- Theatrical release poster
- Directed by: Lesley Selander
- Written by: Richard H. Landau
- Produced by: Hal Klein
- Starring: Fred Beir Don "Red" Barry Hanna Landy Harry Lauter Walter Reed Joe Patridge
- Cinematography: Gordon Avil
- Edited by: John F. Schreyer
- Music by: Richard LaSalle
- Production company: 20th Century Fox
- Distributed by: 20th Century Fox
- Release date: May 1, 1965;
- Running time: 72 minutes
- Country: United States
- Language: English

= Fort Courageous =

1965 film by Lesley Selander

Fort Courageous is a 1965 American Western film directed by Lesley Selander and written by Richard H. Landau.
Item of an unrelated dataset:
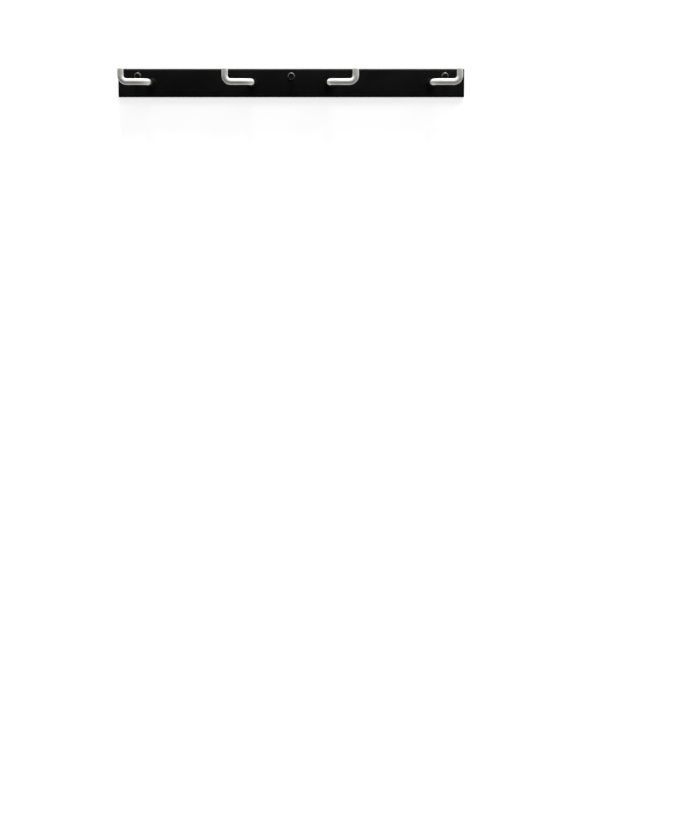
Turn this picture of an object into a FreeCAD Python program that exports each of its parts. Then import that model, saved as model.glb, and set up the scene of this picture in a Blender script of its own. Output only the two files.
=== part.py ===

The film stars Fred Beir, Don "Red" Barry, Hanna Landy, Harry Lauter, Walter Reed and Joe Patridge. The film was released on May 1, 1965, by 20th Century Fox.

==Plot==
An ex-cavalry sergeant, being escorted to prison after being convicted of a crime he didn't commit, finds himself leading the remnants of a unit that has been under Indian attack at a fort. The commanding officer has been killed, the Indians vastly outnumber them, and the only bargaining chip they have is the fact that they have captured the Indian chief's son.

== Cast ==
- Fred Beir as Sgt. Lucas
- Don "Red" Barry as Maj. Ames
- Hanna Landy as Ruth Tate
- Harry Lauter as Joe
- Walter Reed as Doc
- Joe Patridge as Capt. Howard
- Fred Krone as Soldier
- Michael Carr as Indian
- George Sawaya as Indian
- Cheryl MacDonald as Elizabeth Tate

==Production==
Parts of the film were shot at the Kanab movie fort, Johnson Canyon, and the Gap in Utah.